What Clients Should Know About Opportunity Zone Funds


Judging from all of the clarifications and guidance issued by the IRS in regards to several laws enacted by the TCJA, it is apparent that the new tax law was hastily drafted. Outside of all the proposed and official guidance issued in an attempt to clarify the IRC §199A deduction, the IRS has issued clarifications and guidance in regards to Qualified Opportunity Zone (OZ) Funds.


Background


Investment in OZs is nothing new. When it was first enacted, the goal was the gentrification of areas that were considered to be dilapidated. These areas were determined by the federal government, which deemed these areas Empowerment Zones. The goal was to have businesses invest in these areas and employ the population. The incentives for these companies to invest were tax credits for building as well as credits for hiring the people who lived there.


Before the passage of the TCJA, business owners selling the assets of their company and real estate investors, as well as anyone else involved in an income-producing endeavor, were allowed to defer capital gains taxes upon sale through an IRC §1031 Exchange, referred to as a like-kind exchange. However, the TCJA changed the law and only allowed a 1031 for real estate.


The TCJA


The TCJA allowed a provision for anyone who received a capital gain to not only defer it but also eliminate it, whether it came from selling business assets or securities.


How can these gains be avoided? Well, 180 days after the capital gain occurred, the taxpayer can either start their own OZ or invest in an OZ Fund. They must invest in at least 90 percent of the Qualified Opportunity property.


A whole host of IRS regulations followed; however, in April 2019, temporary regulations by the IRS superseded the prior ones. REG-120186-18 gave further guidance. Before it was issued, it was only clear that an OZ Fund interest that threw off the sought-after tax benefits could be acquired via a contribution of cash to an OZ Fund. Now, the 2019 proposed regulations also allow an investor to acquire OZ Fund interests for a (non-cash) property contribution and by secondary purchase from other persons (e.g., an intermediary or an early stage, seed or bridge-capital investor). For OZ Fund interests acquired by a cash contribution or secondary cash purchase, the 2019 proposed regulations naturally treat the amount of such cash as the amount of the investor’s OZ Fund investment.

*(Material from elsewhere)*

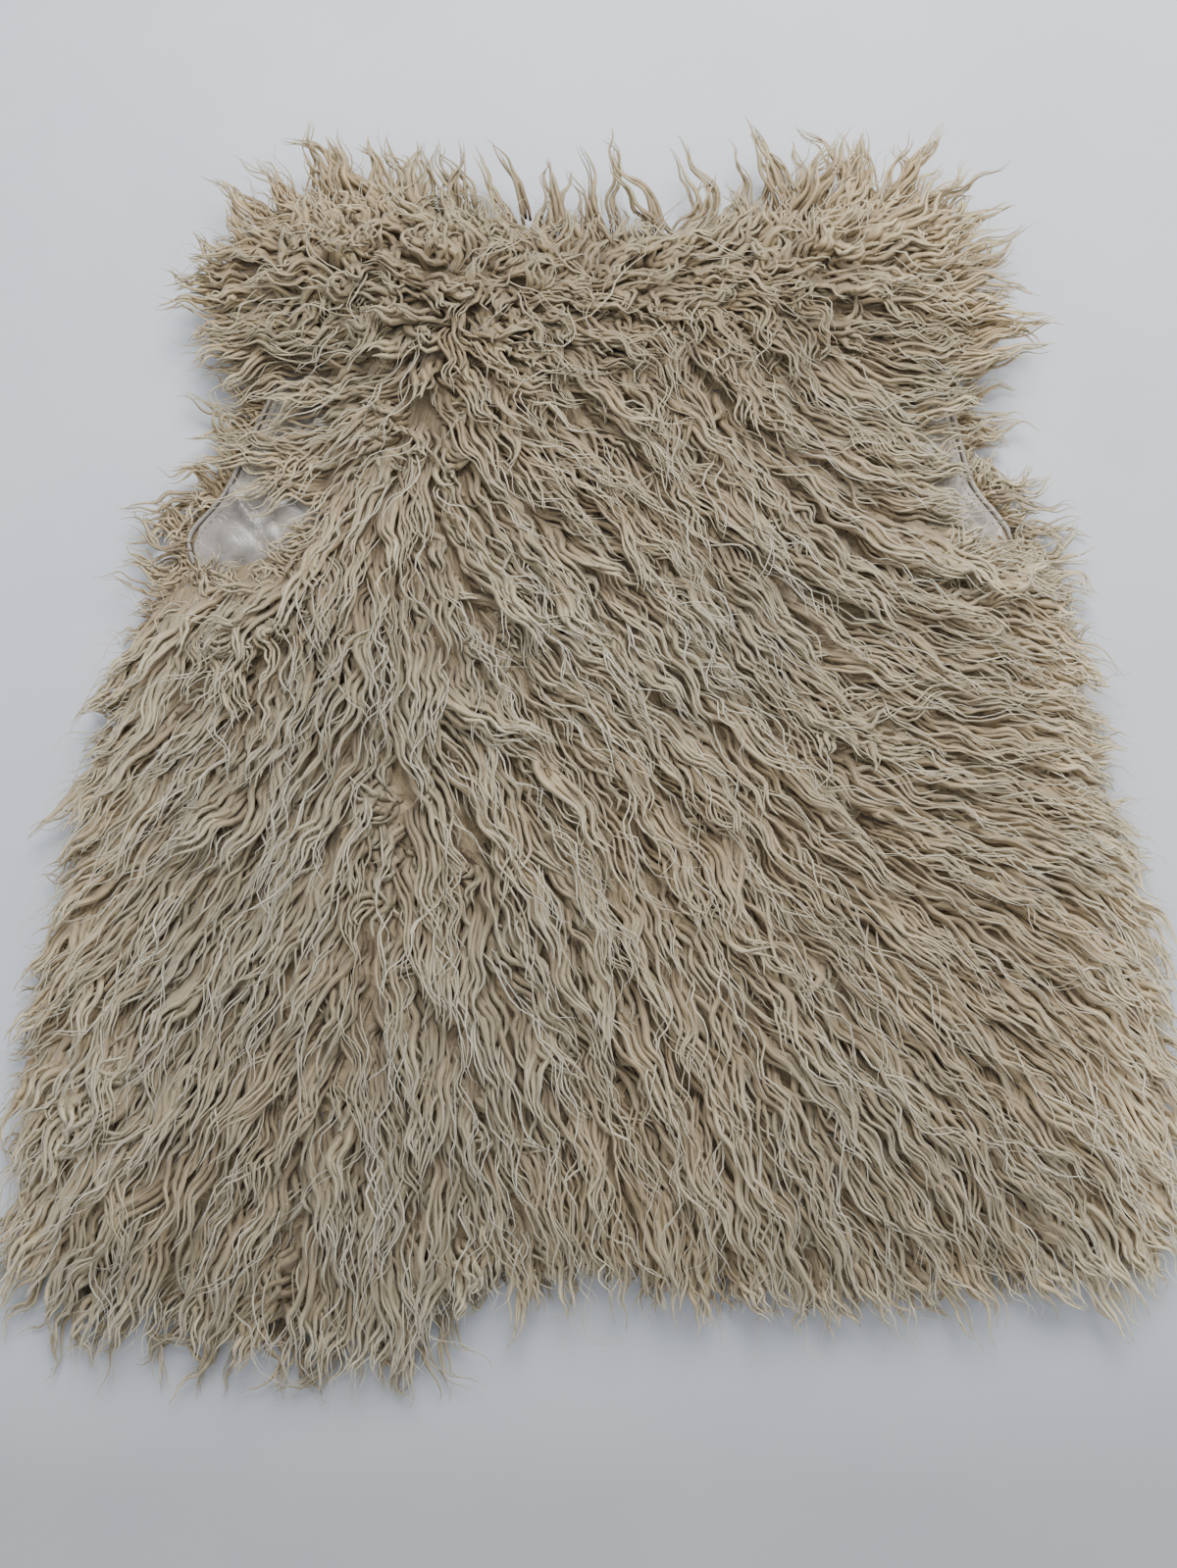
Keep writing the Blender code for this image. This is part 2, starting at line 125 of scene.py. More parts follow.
def edge_distance(border):
    """Chart of the distance to a closed border: positive inside it, negative outside."""
    gx, gy = np.meshgrid(CHART_X, CHART_Y)
    spot = np.stack([gx.ravel(), gy.ravel()], axis=1)[:, None, :]
    start = border[None]
    run = np.roll(border, -1, axis=0)[None] - start
    share = ((spot - start) * run).sum(-1) / (run**2).sum(-1)
    near = start + np.clip(share, 0, 1)[..., None] * run
    distance = np.sqrt(((spot - near) ** 2).sum(-1)).min(axis=1)
    above = (start[..., 1] > spot[..., 1]) != ((start + run)[..., 1] > spot[..., 1])
    rise = np.where(run[..., 1] == 0, 1, run[..., 1])
    crossing = start[..., 0] + (spot[..., 1] - start[..., 1]) / rise * run[..., 0]
    inside = (above & (spot[..., 0] < crossing)).sum(axis=1) % 2 == 1
    return np.where(inside, distance, -distance).reshape(gx.shape)


BACK_BORDER = underside_border("back")
BACK_EDGE = edge_distance(BACK_BORDER)
BACK_LOW = node_points("back")[:, 2].min()
print("back's border:", len(BACK_BORDER), "points; underside at", round(BACK_LOW, 2), "mm")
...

For OZ Fund interests acquired by property contributions, the investment amount will depend on whether the interests were acquired in a taxable or non-taxable manner.

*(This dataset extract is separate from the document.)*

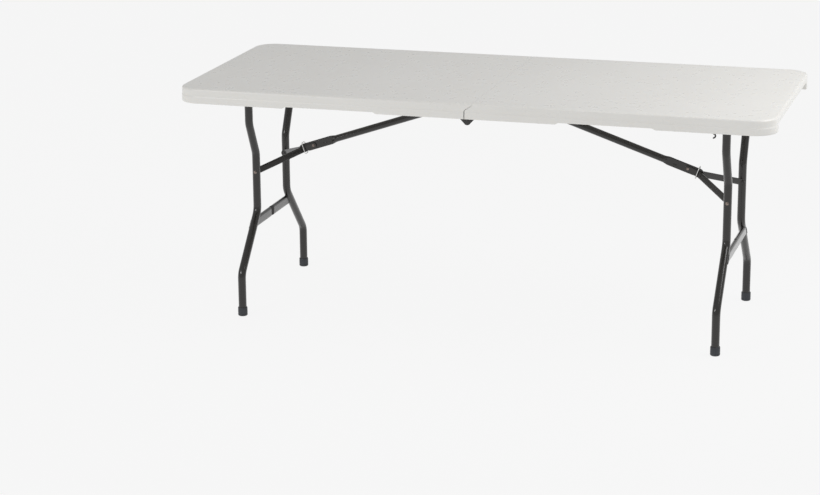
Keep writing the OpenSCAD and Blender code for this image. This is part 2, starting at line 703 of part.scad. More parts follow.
// one strap: parallel part, 45 degree arm, ear beside the leg
module strap(s) {
  h = strap_section[0];
  t = strap_section[1];
  y0 = strap_in;
  k = tan(22.5) * t;
  rise = strap_ear - y0;
  x1 = strap_straight;
  x2 = x1 + rise;
  along_strap() difference() {
    union() {
      rod_y(0, 0, h / 2, s > 0 ? y0 : -y0 - t, s > 0 ? y0 + t : -y0, round_fn);
      translate([0, 0, -h / 2]) linear_extrude(h) scale([1, s]) polygon([
        [0, y0], [x1, y0], [x2, y0 + rise], [strap_len, y0 + rise],
        [strap_len, y0 + rise + t], [x2 - k, y0 + rise + t], [x1 - k, y0 + t], [0, y0 + t]
      ]);
      rod_y(strap_len, 0, h / 2, s > 0 ? y0 + rise : -y0 - rise - t, s > 0 ? y0 + rise + t : -y0 - rise, round_fn);
      // formed head on the inner side of the ear
      rod_y(strap_len, 0, 5, s > 0 ? y0 + rise - 2 : -y0 - rise, s > 0 ? y0 + rise : -y0 - rise + 2);
    }
    rod_y(0, 0, pin_r, s > 0 ? y0 - 1 : -y0 - t - 1, s > 0 ? y0 + t + 1 : -y0 + 1);
  }
}

module brace_rivet() {
  y1 = strap_in + strap_section[1];
  along_tube() translate([tube_len, 0, 0]) {
    rod_y(0, 0, pin_r, -y1 - 0.5, y1 + 0.5);
    for (s = [-1, 1]) rod_y(0, 0, 5.5, s > 0 ? y1 : -y1 - 2, s > 0 ? y1 + 2 : -y1);
  }
}

// closed wire loop round the brace, its plane square to the tube
module lock_ring() {
  r = 7;
  a = ring_inside[0] + ring_wire;
  b = ring_inside[1] + ring_wire;
  along_tube() translate([tube_len + ring_offset, 0, 0]) {
    for (q = [-1, 1]) {
      translate([0, q * b, r - a]) cylinder(h = 2 * (a - r), r = ring_wire, $fn = 20);
      translate([0, r - b, q * a]) rotate([-90, 0, 0]) cylinder(h = 2 * (b - r), r = ring_wire, $fn = 20);
    }
    for (i = [0 : 3]) ring_corner(i, a, b, r);
  }
}

module ring_corner(i, a, b, r) {
  sy = (i == 0 || i == 3) ? 1 : -1;
  sz = i < 2 ? 1 : -1;
  translate([0, sy * (b - r), sz * (a - r)]) rotate([0, 90, 0]) rotate([0, 0, corner_turn(sy, sz)])
    rotate_extrude(angle = 90, $fn = 48) translate([r, 0]) circle(r = ring_wire, $fn = 20);
}

// start angle of a quarter ring lying in the YZ plane after rotate([0, 90, 0])
function corner_turn(sy, sz) = sy > 0 ? (sz > 0 ? 90 : 0) : (sz > 0 ? 180 : 270);

// ---------- nodes ----------
module rail_left_front() color(steel_colour) side_turn(true) rail(1);
module rail_left_back() color(steel_colour) side_turn(true) rail(-1);
module rail_right_front() color(steel_colour) rail(-1);
module rail_right_back() color(steel_colour) rail(1);
module rail_screws_left() color(zinc_colour) side_turn(true) rail_screws();
module rail_screws_right() color(zinc_colour) rail_screws();
module hinge_leaf_left_front() color(steel_colour) side_turn(true) hinge_leaf(1, leaf_left_y, hinge_pin_radius);
module hinge_leaf_left_back() color(steel_colour) side_turn(true) hinge_leaf(-1, leaf_left_y, hinge_pin_radius);
module hinge_leaf_right_front() color(steel_colour) hinge_leaf(-1, leaf_right_y, hinge_pin_radius + run_fit);
module hinge_leaf_right_back() color(steel_colour) hinge_leaf(1, leaf_right_y, hinge_pin_radius + run_fit);
module hinge_pin_front() color(steel_colour) hinge_pin(-1);
module hinge_pin_back() color(steel_colour) hinge_pin(1);
module axle_bracket_left_front() color(steel_colour) side_turn(true) axle_bracket(1);
module axle_bracket_left_back() color(steel_colour) side_turn(true) axle_bracket(-1);
module axle_bracket_right_front() color(steel_colour) axle_bracket(-1);
module axle_bracket_right_back() color(steel_colour) axle_bracket(1);
module axle_rivets_left() color(zinc_colour) side_turn(true) axle_rivets();
module axle_rivets_right() color(zinc_colour) axle_rivets();
module brace_bracket_left() color(steel_colour) side_turn(true) brace_bracket();
module brace_bracket_right() color(steel_colour) brace_bracket();
module brace_pin_left() color(steel_colour) side_turn(true) brace_pin();
module brace_pin_right() color(steel_colour) brace_pin();
module leg_axle_left() color(steel_colour) side_turn(true) leg_axle();
module leg_axle_right() color(steel_colour) leg_axle();
module leg_left_front() color(steel_colour) side_turn(true) leg(1);
module leg_left_back() color(steel_colour) side_turn(true) leg(-1);
module leg_right_front() color(steel_colour) leg(-1);
module leg_right_back() color(steel_colour) leg(1);
module crossbar_left() color(steel_colour) side_turn(true) crossbar();
module crossbar_right() color(steel_colour) crossbar();
module strap_rivets_left() color(zinc_colour) side_turn(true) strap_rivets();
module strap_rivets_right() color(zinc_colour) strap_rivets();
module foot_cap_left_front() color(cap_colour) side_turn(true) foot_cap(1);
module foot_cap_left_back() color(cap_colour) side_turn(true) foot_cap(-1);
module foot_cap_right_front() color(cap_colour) foot_cap(-1);
module foot_cap_right_back() color(cap_colour) foot_cap(1);
module brace_tube_left() color(steel_colour) side_turn(true) brace_tube();
module brace_tube_right() color(steel_colour) brace_tube();
module strap_left_front() color(steel_colour) side_turn(true) strap(1);
module strap_left_back() color(steel_colour) side_turn(true) strap(-1);
module strap_right_front() color(steel_colour) strap(-1);
module strap_right_back() color(steel_colour) strap(1);
module brace_rivet_left() color(zinc_colour) side_turn(true) brace_rivet();
module brace_rivet_right() color(zinc_colour) brace_rivet();
module lock_ring_left() color(zinc_colour) side_turn(true) lock_ring();
module lock_ring_right() color(zinc_colour) lock_ring();

table_top_left();
table_top_right();
rail_left_front();
rail_left_back();
rail_right_front();
rail_right_back();
rail_screws_left();
rail_screws_right();
hinge_leaf_left_front();
hinge_leaf_left_back();
hinge_leaf_right_front();
hinge_leaf_right_back();
hinge_pin_front();
hinge_pin_back();
axle_bracket_left_front();
axle_bracket_left_back();
axle_bracket_right_front();
axle_bracket_right_back();
axle_rivets_left();
axle_rivets_right();
brace_bracket_left();
brace_bracket_right();
brace_pin_left();
brace_pin_right();
leg_axle_left();
leg_axle_right();
leg_left_front();
leg_left_back();
leg_right_front();
leg_right_back();
crossbar_left();
crossbar_right();
strap_rivets_left();
strap_rivets_right();
foot_cap_left_front();
foot_cap_left_back();
foot_cap_right_front();
foot_cap_right_back();
brace_tube_left();
brace_tube_right();
strap_left_front();
strap_left_back();
strap_right_front();
strap_right_back();
brace_rivet_left();
brace_rivet_right();
lock_ring_left();
lock_ring_right();
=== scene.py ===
import math
import bmesh
import bpy
import numpy as np
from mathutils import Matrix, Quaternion, Vector


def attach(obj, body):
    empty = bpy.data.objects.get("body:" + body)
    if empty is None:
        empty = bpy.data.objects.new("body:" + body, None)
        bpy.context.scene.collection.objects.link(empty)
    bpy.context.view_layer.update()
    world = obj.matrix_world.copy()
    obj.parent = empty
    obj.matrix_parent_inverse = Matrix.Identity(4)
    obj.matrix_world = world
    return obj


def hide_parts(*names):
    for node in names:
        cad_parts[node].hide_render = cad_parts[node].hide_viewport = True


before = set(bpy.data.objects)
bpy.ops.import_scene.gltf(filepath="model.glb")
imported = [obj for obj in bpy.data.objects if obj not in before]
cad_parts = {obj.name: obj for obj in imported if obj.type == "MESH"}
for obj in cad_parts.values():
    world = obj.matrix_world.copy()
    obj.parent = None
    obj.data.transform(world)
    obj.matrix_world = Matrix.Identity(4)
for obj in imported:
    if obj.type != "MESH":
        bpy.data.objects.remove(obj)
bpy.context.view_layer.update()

MM = 0.001
rng = np.random.default_rng(7)

# ---------------------------------------------------------------- sizes, in millimetres, as in the CAD
HALF_L, HALF_W, TOP, FLOOR = 915.0, 380.0, 740.0, 711.0
CORNER, RIM, RIM_SHALLOW, RIM_END = 67.0, 694.0, 699.0, 714.8
HAND_HOLD = 295.0  # half the width of the thin part of the end edge
RIM_SPAN = (273.0, 572.0)  # where the long rims are shallow
AXLE_X, AXLE_Z, AXLE_R, AXLE_WALL = 749.0, 701.0, 10.0, 1.5
LEG_R, LEG_BEND = 12.5, 45.0
# bends of a leg: distance from the table's middle, distance below the axle
LEG_PATH = [(191.0, 0.0), (191.0, 105.0), (137.0, 212.0), (137.0, 398.0), (290.0, 565.0), (290.0, 697.0)]
LEG_NARROW, LEG_WIDE = 137.0, 290.0
BAR_DROP, BAR_H, BAR_W, BAR_OFF = 436.0, 32.0, 14.0, 6.0
BAR_SLOPE = (LEG_WIDE - LEG_NARROW) / (565.0 - 398.0)
BAR_REACH = LEG_NARROW + (BAR_DROP - 398.0) * BAR_SLOPE
SADDLE_X, SADDLE_R = -2.852, 12.2  # hollow in the cross bar for the folded brace tube
PIVOT, JOINT = (16.0, 694.0), (603.2396, 493.1852)  # (x, z) of the brace tube's two ends
TUBE_LEN, STRAP_LEN = 620.6262, 158.8662  # between the pivots
TUBE_ANGLE, STRAP_ANGLE = math.radians(18.87884), math.radians(23.43608)  # slope, table open
FOLDED_JOINT_X, FOLDED_RIVET_X = 636.285, 478.0  # where the straps' two pivots lie, leg folded
TUBE_R, FLAT_T, EYE_R = 11.0, 5.0, 11.0
STRAP_T, STRAP_R, STRAP_GAP, EAR_GAP = 3.0, 10.0, 0.4, 0.5
RIVET_Z = 430.0
RAIL_Y, RAIL_OUT, RAIL_IN, FLANGE_IN = 335.0, 347.0, 323.0, 309.0
RAIL_LOW, RAIL_TOP, RAIL_WALL, RAIL_LIP = 692.5, 714.0, 1.8, 3.2
RAIL_X0, RAIL_X1, HINGE_CUT, AXLE_CUT = 6.0, 812.0, 78.0, 34.0
BEARING_LOW, PLATE_T = 687.0, 3.0
HINGE_Z, KNUCKLE_R, PIN_R = 681.0, 12.0, 4.0
LEAF_Y = {1: 338.8, -1: 342.1}  # inner face of the hinge leaves on the right and the left half
SHANK_R = 3.0  # of every rivet
SCREW_X = (96.0, 238.0, 380.0, 522.0, 664.0, 800.0)


# ---------------------------------------------------------------- mesh helpers
def linked(name, data):
    """New object in the scene."""
    ob = bpy.data.objects.new(name, data)
    bpy.context.scene.collection.objects.link(ob)
    return ob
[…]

For the former, the investment amount is the fair market value of such property (and any gain arising from such a taxable transaction is not eligible for deferral under the OZ regime). For interests acquired in a non-recognition transaction, the investment amount is the lesser of the adjusted basis of the property contributed or the fair market value of the OZ Fund interest received (which often will equal the adjusted basis or fair market value of the property given up in the non-recognition exchange). If the fair market value exceeds the investor’s adjusted basis, such excess is a separate investment in the OZ Fund and is not eligible for the related tax benefits.


Master Funds


Prior to 2019, the proposed regulations allowed a Master Fund. And before the proposed regulations on Qualified Zone Funds (QZFs), each was required to set up a new entity for each investment. However, the 2019 proposed regulations now allow fund managers to form one aggregating vehicle as the OZ Fund to make different OZ qualifying investments without the need to form a separate fund for each investment. It also would allow the fund manager to control dispositions without the need for investor cooperation on the sale.


Finally, the proposed regulations state that if the QZF uses debt to finance the project and the debt is distributed, the proceeds can be taxable.